I was just going out, and then I changed my mind. I said: "Don't do it on the early-price races, do it on all the races at Ascot. And double the bonuses, because I think we'll have a big day today. We'll give a 100 per cent bonus on Yankees and a 200 per cent bonus on Canadians." That week, I'd already made another decision. We were due to open a new shop on the coming Monday, but I rushed it forward to Saturday.
That afternoon, I was home watching racing on television. The bet control manager rang me up before the third race to say we'd taken several big bets on Dettori's horse Mark of Esteem - and they added up to pounds 10,000.
He said: "Dettori's already won the first two races and, if he wins this, it'll be no good for us." So I knew we'd got some problems, but nothing very serious.
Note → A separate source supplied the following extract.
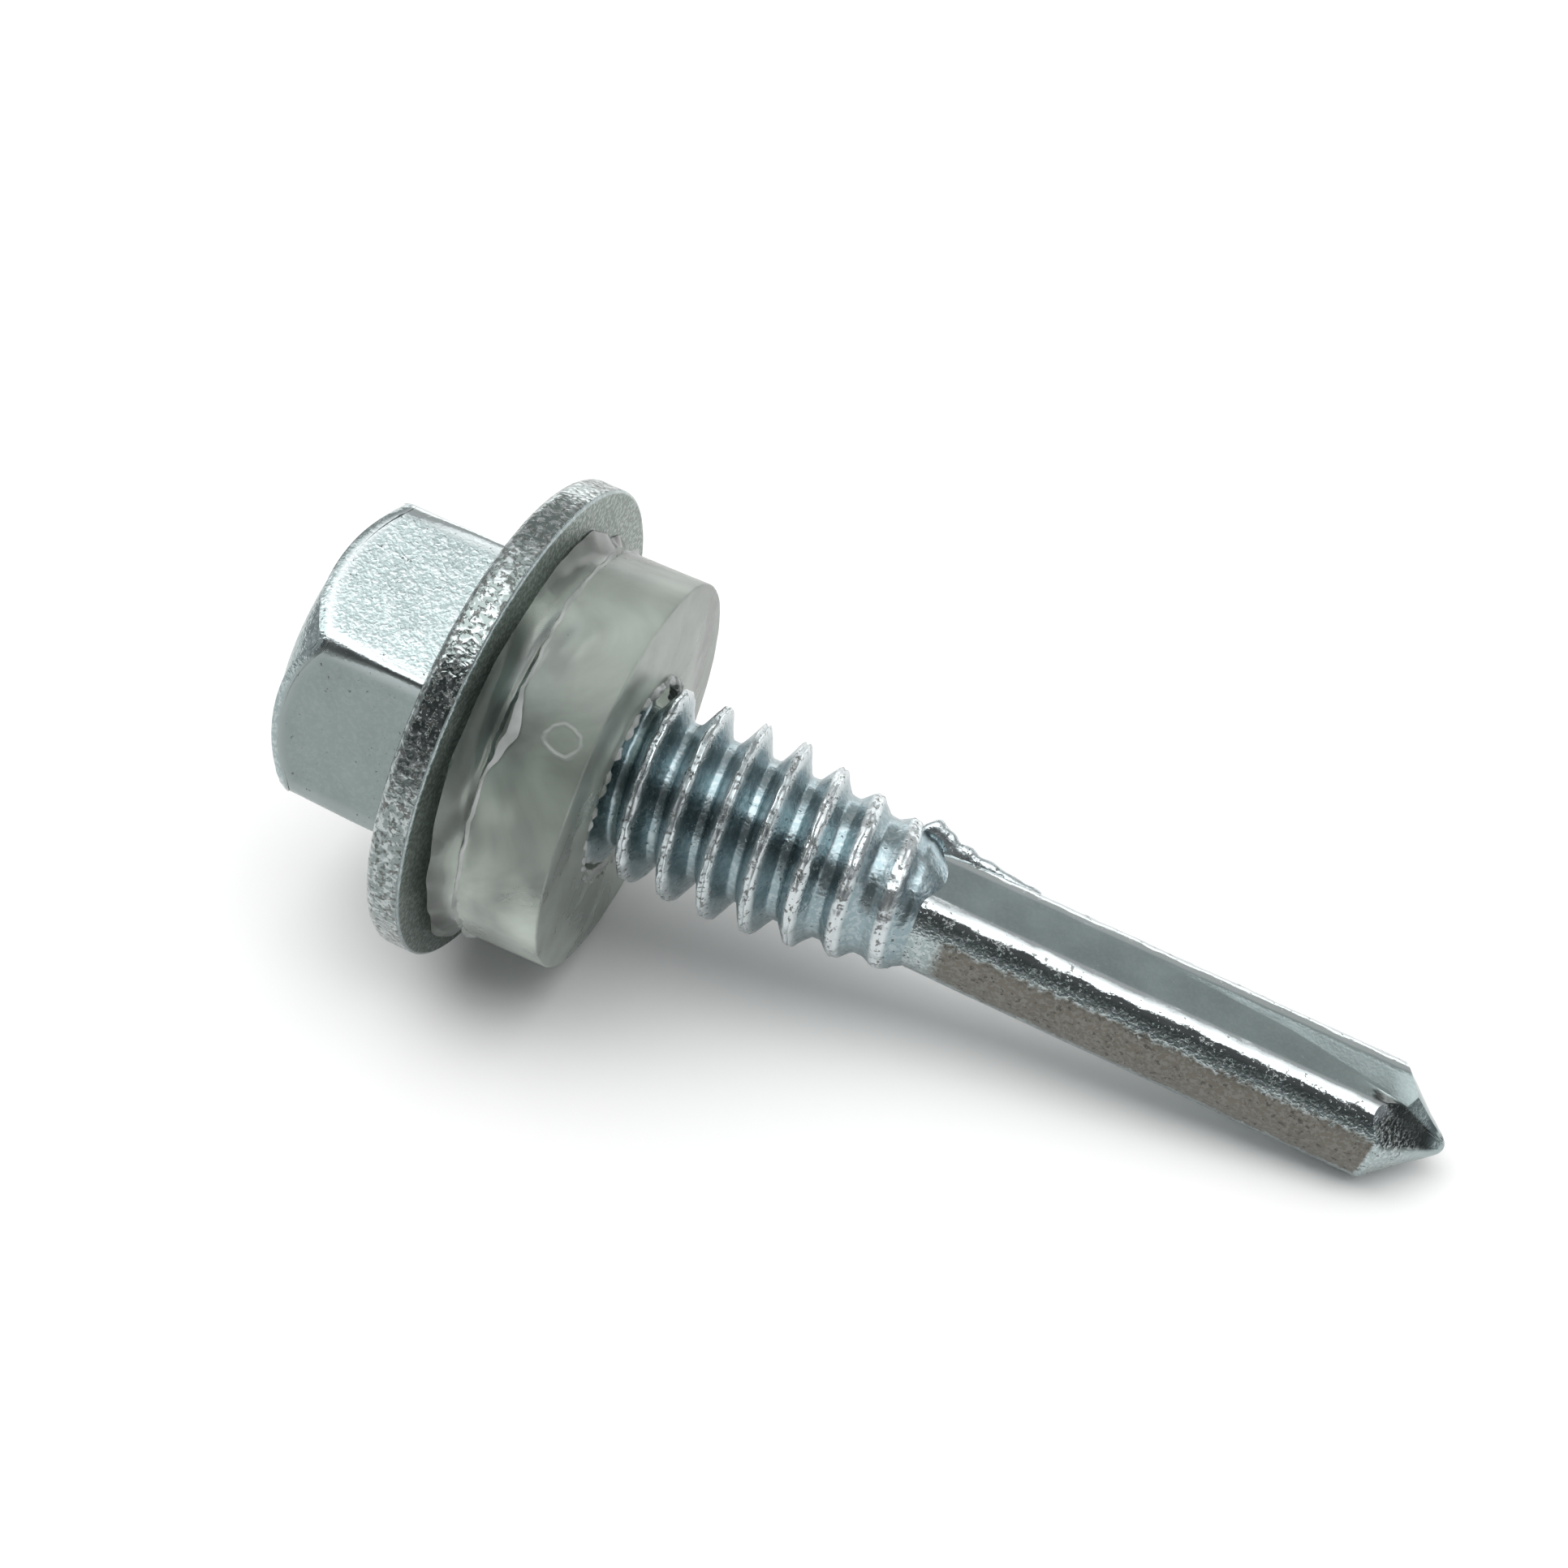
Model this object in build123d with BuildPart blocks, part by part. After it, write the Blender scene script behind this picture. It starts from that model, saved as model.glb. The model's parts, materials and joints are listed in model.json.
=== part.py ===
from build123d import *
from math import asin, atan2, cos, hypot, radians, sin, sqrt, tan
import os

# A hex flange head self drilling screw with its moulded sealing washer, lying on a level surface.
# It rests on the lowest point of the flange rim and on the lower flat of the drill.
# Millimetres, +Z up, head towards -X, tip towards +X, origin under the middle of its box.
# Stations are distances along the screw from the underside of the flange towards the tip.

# Head
across_flats = 8.0
head_height = 5.35
flat_edge_r = 0.25
crown_inset = 0.15
crown_drop = 0.9
dish_r = 2.7
dish_floor_r = 1.9
dish_depth = 0.3
hex_turn = 15.2

# Flange
flange_d = 13.3
flange_root = 1.3
rim_height = 0.95
rim_top_r = 0.3
rim_edge_r = 0.15

# Neck and threaded shank
major_d = 5.2
pitch = 1.136
thread_depth = 0.71
flank_angle = 25.0
crest_width = 0.16
neck_step = 0.16
neck_length = 1.25
neck_flare = 0.3
thread_start = 1.41
thread_end = 11.066
run_in_length = 1.136
run_out_length = 4.0
thread_root_bury = 0.12
crest_fade = 0.04
shoulder_start = 11.3
shoulder_inset = 0.1

# Drill
drill_d = 3.16
flat_to_flat = 2.58
land_round = 0.6
screw_length = 25.4
point_angle = 82.0
nose_r = 0.3
nose_flat_r = 0.08
flute_length = 8.1
flute_mouth = 1.24
flute_lift = 0.4
crease_start_inset = 0.06
bend_1_back = 4.5
bend_1_across = 0.45
bend_1_half = 1.10
bend_2_back = 2.0
bend_2_across = 0.19
bend_2_half = 0.75
web_half = 0.44
heel_crease = 20.0
heel_half_spread = 33.0

# Sealing washer
washer_d = 10.8
washer_base_d = 10.6
washer_height = 2.97
washer_base = 0.7
flash_lip = 0.07
flash_land = 0.06
grip_clearance = 0.03
thread_clearance = 0.06
lead_in = 0.4
grip_length = 1.05
bore_lead = 0.14

# Values worked out from the dimensions
flange_r = flange_d / 2
rim_centre = flange_r - rim_edge_r
flat_half = flat_to_flat / 2
drill_r = drill_d / 2
major_r = major_d / 2
core_r = major_r - thread_depth
neck_r = core_r + neck_step
corner_r = across_flats / sqrt(3)
crown_flat_r = across_flats / 2 - crown_inset
crown_centre = (corner_r**2 - crown_flat_r**2 + crown_drop**2) / (2 * crown_drop)
crown_ball_r = hypot(crown_flat_r, crown_centre)
crown_foot = crown_drop - head_height
point_half = radians(point_angle / 2)
nose_centre = screw_length - nose_r
nose_flat = nose_centre + sqrt(nose_r**2 - nose_flat_r**2)
sharp_tip = nose_centre + nose_r / sin(point_half)
cone_mouth = sharp_tip - flange_r / tan(point_half)
shoulder_foot = flat_half - shoulder_inset
fade_r = core_r - crest_fade
crest_rise = major_r - fade_r
envelope_apex = (thread_end - thread_start) / (run_in_length + run_out_length)
tooth_root_r = core_r - thread_root_bury
tooth_half_root = crest_width / 2 + (major_r - tooth_root_r) * tan(radians(flank_angle))
thread_turns = (thread_end - thread_start) / pitch
bore_full = thread_start + run_in_length - bore_lead
washer_r = washer_d / 2
washer_base_r = washer_base_d / 2
grip_r = neck_r + grip_clearance
thread_bore_r = major_r + thread_clearance
nose_turn = -nose_r

# How it lies: the rim and the end of the lower flat both touch the surface
flat_end = sharp_tip - hypot(flute_mouth / 2, flat_half) / tan(point_half)
rest_run = flat_end + rim_edge_r
rest_drop = rim_centre - flat_half
tilt = atan2(rest_drop, rest_run) + asin(rim_edge_r / hypot(rest_run, rest_drop))
screw_rise = rim_edge_r * (1 - sin(tilt)) + rim_centre * cos(tilt)
head_reach = head_height * cos(tilt) + crown_flat_r * sin(tilt)
tip_reach = nose_centre * cos(tilt) + nose_r
seat = Vector((head_reach - tip_reach) / 2, 0, screw_rise)

along = Vector(cos(tilt), 0, -sin(tilt))
across = Vector(0, 1, 0)
upward = Vector(sin(tilt), 0, cos(tilt))
screw_axis = Axis(seat, along)
station = Plane(origin=seat, x_dir=across, z_dir=along)
section = Plane(origin=seat, x_dir=upward, z_dir=across)


def turned(turn):
    """The direction square to the screw, at an angle from its level side."""
    return across * cos(radians(turn)) + upward * sin(radians(turn))


def heel_plane(turn):
    """The flat that relieves one side of the point behind its cutting lip."""
    radial = turned(180 - heel_crease - heel_half_spread + turn)
    rise = cos(radians(heel_half_spread)) * tan(point_half)
    normal = radial + along * rise
    return Plane(origin=seat + along * sharp_tip, z_dir=normal)


def flute(turn):
    """The V that opens in a flat of the drill and deepens towards the point."""
    mouth = flute_mouth / 2
    crease = (
        (screw_length - flute_length, mouth - crease_start_inset, flat_half),
        (screw_length - bend_1_back, bend_1_across, bend_1_half),
        (screw_length - bend_2_back, bend_2_across, bend_2_half),
        (sharp_tip, 0, web_half),
    )
    sections = []
    for distance, crease_x, crease_y in crease:
        place = Plane(origin=seat + along * distance, x_dir=turned(turn), z_dir=along)
        with BuildSketch(place) as opening:
            with BuildLine():
                Polyline(
                    (crease_x, crease_y),
                    (mouth, flat_half),
                    (mouth, flat_half + flute_lift),
                    (-mouth, flat_half + flute_lift),
                    (-mouth, flat_half),
                    close=True,
                )
            make_face()
        sections.append(opening.sketch.face())
    loft(sections, mode=Mode.SUBTRACT)


with BuildPart() as thread:
    # Rolled thread: one tooth swept along a helix, its crest held down at both ends by two cones,
    # so that it rises out of the neck, runs full, and fades before the drill
    with BuildLine():
        Helix(
            pitch=pitch,
            height=thread_turns * pitch,
            radius=major_r,
            center=seat + along * thread_start,
            direction=along,
        )
    with BuildSketch(section):
        with BuildLine():
            Polyline(
                (tooth_root_r, thread_start - tooth_half_root),
                (major_r, thread_start - crest_width / 2),
                (major_r, thread_start + crest_width / 2),
                (tooth_root_r, thread_start + tooth_half_root),
                close=True,
            )
        make_face()
    sweep(is_frenet=True)
    with BuildSketch(section):
        with BuildLine():
            Polyline(
                (0, thread_start - run_in_length),
                (fade_r, thread_start),
                (fade_r + envelope_apex * crest_rise, thread_start + envelope_apex * run_in_length),
                (fade_r, thread_end),
                (0, thread_end),
                close=True,
            )
        make_face()
    revolve(axis=screw_axis, mode=Mode.INTERSECT)

with BuildPart() as screw:
    # Hexagon with rounded edges, its end crowned by the forging die and dished
    with BuildSketch(station.offset(-head_height)) as hexagon:
        RegularPolygon(across_flats / 2, 6, major_radius=False, rotation=hex_turn)
        fillet(hexagon.vertices(), flat_edge_r)
    extrude(amount=head_height - rim_edge_r)
    with BuildSketch(section):
        with BuildLine():
            Line((0, -rim_edge_r), (0, -head_height))
            Line((0, -head_height), (crown_flat_r, -head_height))
            RadiusArc((crown_flat_r, -head_height), (corner_r, crown_foot), -crown_ball_r)
            Line((corner_r, crown_foot), (corner_r, -rim_edge_r))
            Line((corner_r, -rim_edge_r), (0, -rim_edge_r))
        make_face()
    revolve(axis=screw_axis, mode=Mode.INTERSECT)
    with BuildSketch(section):
        with BuildLine():
            Polyline(
                (0, dish_depth - head_height),
                (0, -head_height),
                (dish_r, -head_height),
                (dish_floor_r, dish_depth - head_height),
                close=True,
            )
        make_face()
    revolve(axis=screw_axis, mode=Mode.SUBTRACT)

    # Flange with a square rim, crisp underneath and rounded on top, then the neck, the threaded
    # core and the shoulder where the drill begins
    with BuildSketch(section) as flange:
        with BuildLine():
            Polyline(
                (0, 0),
                (0, -flange_root),
                (across_flats / 2, -flange_root),
                (flange_r, -rim_height),
                (flange_r, 0),
                close=True,
            )
        make_face()
        fillet(flange.vertices().group_by(Axis.X)[-1].sort_by(Axis.Y)[0], rim_top_r)
        fillet(flange.vertices().group_by(Axis.X)[-1].sort_by(Axis.Y)[-1], rim_edge_r)
    revolve(axis=screw_axis)
    with BuildSketch(section):
        with BuildLine():
            Polyline(
                (0, -rim_edge_r),
                (neck_r + neck_flare, -rim_edge_r),
                (neck_r + neck_flare, 0),
                (neck_r, neck_flare),
                (neck_r, neck_length),
                (core_r, neck_length + neck_r - core_r),
                (core_r, shoulder_start),
                (shoulder_foot, shoulder_start + core_r - shoulder_foot),
                (0, shoulder_start + core_r - shoulder_foot),
                close=True,
            )
        make_face()
    revolve(axis=screw_axis)

    # Drill body: two round lands and two flats, with a cone point and a rounded nose
    with BuildSketch(station.offset(shoulder_start)) as drill_section:
        Circle(drill_r)
        Rectangle(drill_d, flat_to_flat, mode=Mode.INTERSECT)
        fillet(drill_section.vertices(), land_round)
    extrude(amount=sharp_tip - shoulder_start)
    with BuildSketch(section):
        with BuildLine():
            Polyline(
                (nose_flat_r, nose_flat),
                (0, nose_flat),
                (0, -head_height),
                (flange_r, -head_height),
                (flange_r, cone_mouth),
                (nose_r * cos(point_half), nose_centre + nose_r * sin(point_half)),
            )
            RadiusArc(
                (nose_r * cos(point_half), nose_centre + nose_r * sin(point_half)),
                (nose_flat_r, nose_flat),
                nose_turn,
            )
        make_face()
    revolve(axis=screw_axis, mode=Mode.INTERSECT)
    for turn in (0, 180):
        flute(turn)
        split(bisect_by=heel_plane(turn), keep=Keep.BOTTOM)

    add(thread.part)

with BuildPart() as sealing_washer:
    # Moulded ring: it grips the neck, clears the thread, and keeps the mould's parting line
    with BuildSketch(section) as washer_section:
        with BuildLine():
            Polyline(
                (grip_r + lead_in, 0),
                (washer_base_r, 0),
                (washer_base_r, washer_base),
                (washer_r + flash_lip, washer_base),
                (washer_r + flash_lip, washer_base + flash_land),
                (washer_r, washer_base + flash_land),
                (washer_r, washer_height),
                (thread_bore_r, washer_height),
                (thread_bore_r, bore_full),
                (grip_r, grip_length),
                (grip_r, lead_in),
                close=True,
            )
        make_face()
    revolve(axis=screw_axis)

pieces = {"screw": screw, "sealing_washer": sealing_washer}
os.makedirs("parts", exist_ok=True)
for name, piece in pieces.items():
    piece.part.label = name
    export_step(piece.part, f"parts/{name}.step")
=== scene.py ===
import json
from math import asin, atan2, cos, degrees, exp, hypot, pi, radians, sin, sqrt, tan, tau

import bmesh
import bpy
from bpy.props import FloatProperty, FloatVectorProperty, IntProperty, PointerProperty
from mathutils import Matrix, Vector, noise


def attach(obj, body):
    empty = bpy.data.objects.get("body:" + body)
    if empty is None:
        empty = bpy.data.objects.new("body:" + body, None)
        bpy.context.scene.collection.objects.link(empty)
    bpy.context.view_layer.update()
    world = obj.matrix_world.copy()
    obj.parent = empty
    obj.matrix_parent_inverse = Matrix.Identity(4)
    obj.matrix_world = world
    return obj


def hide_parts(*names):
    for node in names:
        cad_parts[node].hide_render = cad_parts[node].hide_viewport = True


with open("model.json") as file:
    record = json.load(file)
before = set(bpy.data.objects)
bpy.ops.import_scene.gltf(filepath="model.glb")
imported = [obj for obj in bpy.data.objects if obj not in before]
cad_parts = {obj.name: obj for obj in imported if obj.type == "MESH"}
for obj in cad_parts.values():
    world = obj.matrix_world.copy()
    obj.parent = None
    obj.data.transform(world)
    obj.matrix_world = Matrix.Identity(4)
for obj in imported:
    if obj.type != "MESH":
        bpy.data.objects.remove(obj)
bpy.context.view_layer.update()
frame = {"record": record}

bl_info = {
    "name": "Self Drilling Screw",
    "version": (1, 0, 0),
    "blender": (4, 5, 0),
    "location": "View3D > Sidebar > Screw",
    "description": "Builds a zinc plated screw, its sealing washer and its stage",
    "category": "Object",
}

MM = 0.001
MERGE = 1e-4 * MM
WELD = 1e-3 * MM
INSET = 0.02 * MM  # how far the visual model's ends stay within the CAD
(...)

Then the bet control manager rang again just before the fourth race, and said the phones were ringing off the hook. We had pounds 6,000 riding on Dettori in that one, and it was a 12-1 chance. Then I knew we'd got problems. The bet control manager called me back into the office, something he hasn't had to do for 20 years. Then, of course, Dettori's fifth horse won. We were up to our armpits in it by then.
Frankie won the sixth race, and we just sat there. There was nothing we could do. We'd shortened the odds as much as we could. We couldn't even lay off the money with other bookmakers, because we'd laid 10-1 on some of these horses in the morning, and now they were going off at 2- 1, just because of the sheer weight of money. We would have had to put pounds 200,000 or pounds 300,000 to get our money back.
Word was getting round the shops that Dettori had won the first six. The shops were doing triple business, and the punters were still betting on Frankie. The atmosphere in the shops was just electric and of course Frankie gave us no chance. He won the seventh as well.
By 6 o'clock, we knew we were in for pounds 500,000. By 6.30, it had crept up to pounds 750,000. The problem was you just didn't know what the final liability was going to be - it could have been pounds 2m or pounds 3m. It was frightening. At 7.30, we finally found that we'd just topped the pounds 1m. The biggest payout we did was to a guy who'd invested pounds 12 with us, and walked away with pounds 200,000. Another one bet 50p and won pounds 57,000.
On the Monday morning, I came in to work and wrote a full chequebook out. The smallest cheque was for pounds l5,000, and they went up to pounds 25,000.
By 5 o'clock on the Monday night, everyone had been paid out, and we'd blown pounds 1m. The bonuses alone cost us pounds 500,000. Just to rub things in, the shop I'd rushed to get open on Saturday morning had lost pounds 50,000 - another brilliant piece of timing on my part.
Nobody's going to give a bookmaker any sympathy - I know that, but we got it in the neck. It was like being a minus lottery winner. The small punters loved it, and they rubbed it in a bit.
But you can't blame them for that - it's all part of the game. You stick your neck out in business and, sometimes, you get it chopped off.
The Sporting Life has done a video of Dettori riding those seven winners, and I've just sent off for 20 copies to give to the punters who had a lucky day. I can't watch it myself - it's a horror movie to me."
Fred Done of Done Brothers (Manchester) was talking to Paul Slade.